Data block:
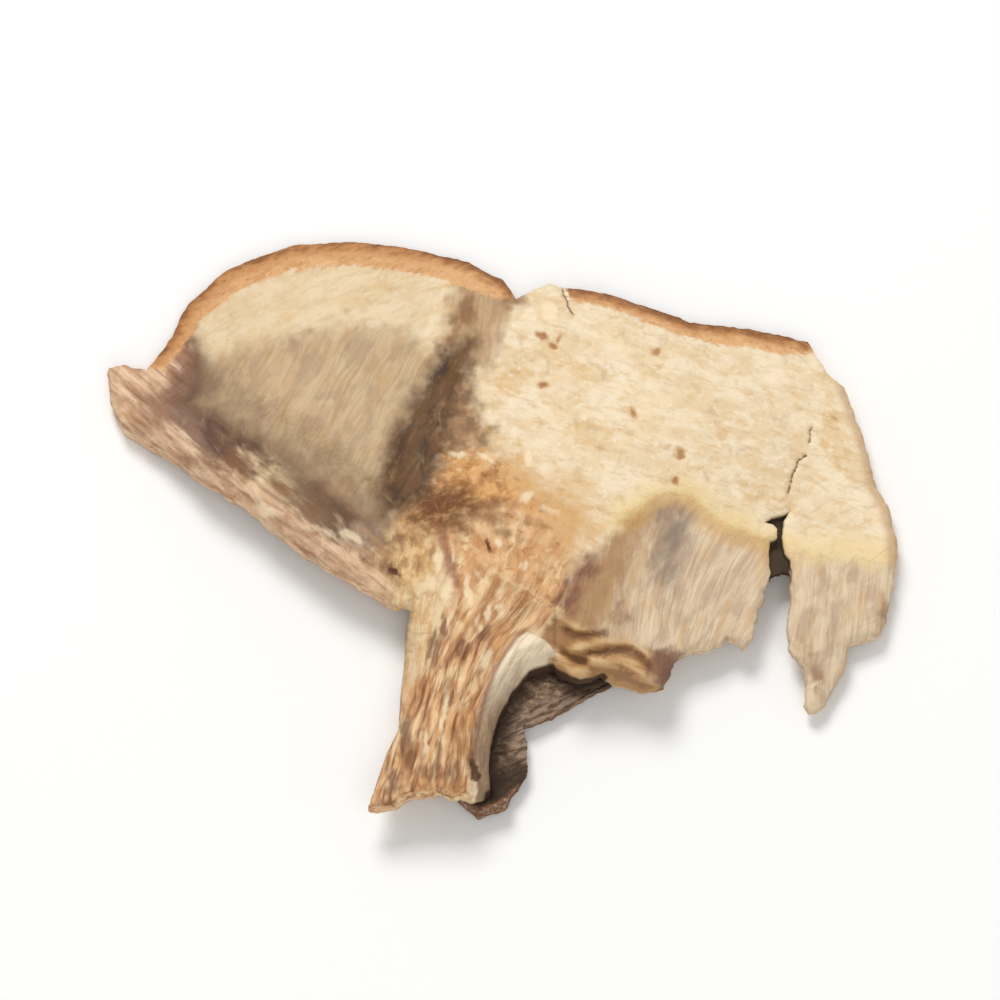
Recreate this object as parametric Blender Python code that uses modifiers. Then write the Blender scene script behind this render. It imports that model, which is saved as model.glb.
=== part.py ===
"""Dried porcini slice: one thin lengthwise section through cap and stem, curled by drying.

The slice lies on a table with its cut face up. +X runs across the cap, +Y from the foot of the
stem to the top of the cap and +Z points up. Its outlines are drawn as they are seen by somebody
who looks down at the slice from VIEW_TILT above the table, x to the right and y upwards, in steps
of SEEN_STEP. Each seen point is then set on the curled surface, which gives its place in metres.
"""

import math

import bmesh
import bpy
import numpy as np
from mathutils import Vector

MM = 0.001
SEEN_STEP = 0.18  # millimetres per step of the drawn outlines
VIEW_TILT = math.radians(65.0)

# Grid spacing of the two sheets, and the join distance that clears slivers, in millimetres
SHEET_GRID = 1.2
LEAF_GRID = 1.6
SLIVER = 0.16

# Droops of the upper surface from the crown, each with the seen distances where it starts and ends
CROWN_HEIGHT = 5.0
RIGHT_DROOP = 2.6
RIGHT_DROOP_SPAN = (7.0, 33.0)
LEFT_DROOP = 2.7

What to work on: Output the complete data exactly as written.

Written response:
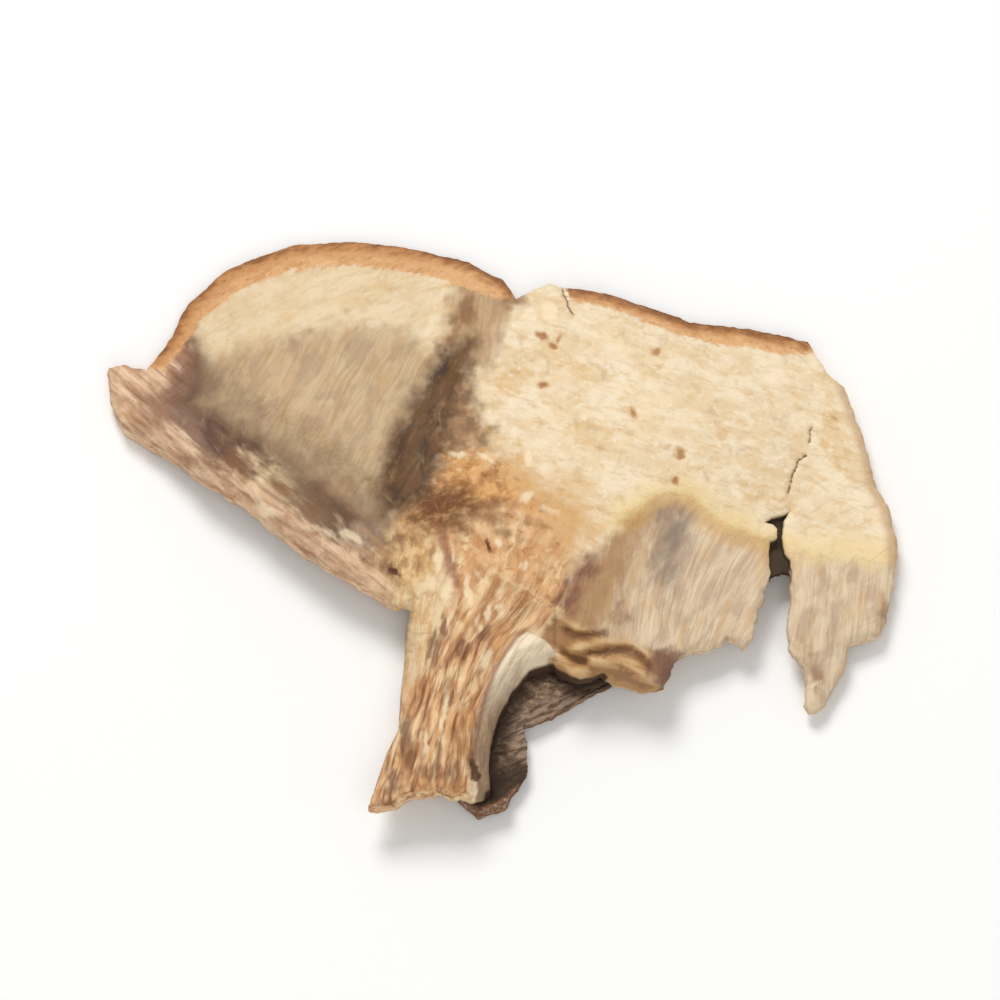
Recreate this object as parametric Blender Python code that uses modifiers. Then write the Blender scene script behind this render. It imports that model, which is saved as model.glb.
=== part.py ===
"""Dried porcini slice: one thin lengthwise section through cap and stem, curled by drying.

The slice lies on a table with its cut face up. +X runs across the cap, +Y from the foot of the
stem to the top of the cap and +Z points up. Its outlines are drawn as they are seen by somebody
who looks down at the slice from VIEW_TILT above the table, x to the right and y upwards, in steps
of SEEN_STEP. Each seen point is then set on the curled surface, which gives its place in metres.
"""

import math

import bmesh
import bpy
import numpy as np
from mathutils import Vector

MM = 0.001
SEEN_STEP = 0.18  # millimetres per step of the drawn outlines
VIEW_TILT = math.radians(65.0)

# Grid spacing of the two sheets, and the join distance that clears slivers, in millimetres
SHEET_GRID = 1.2
LEAF_GRID = 1.6
SLIVER = 0.16

# Droops of the upper surface from the crown, each with the seen distances where it starts and ends
CROWN_HEIGHT = 5.0
RIGHT_DROOP = 2.6
RIGHT_DROOP_SPAN = (7.0, 33.0)
LEFT_DROOP = 2.7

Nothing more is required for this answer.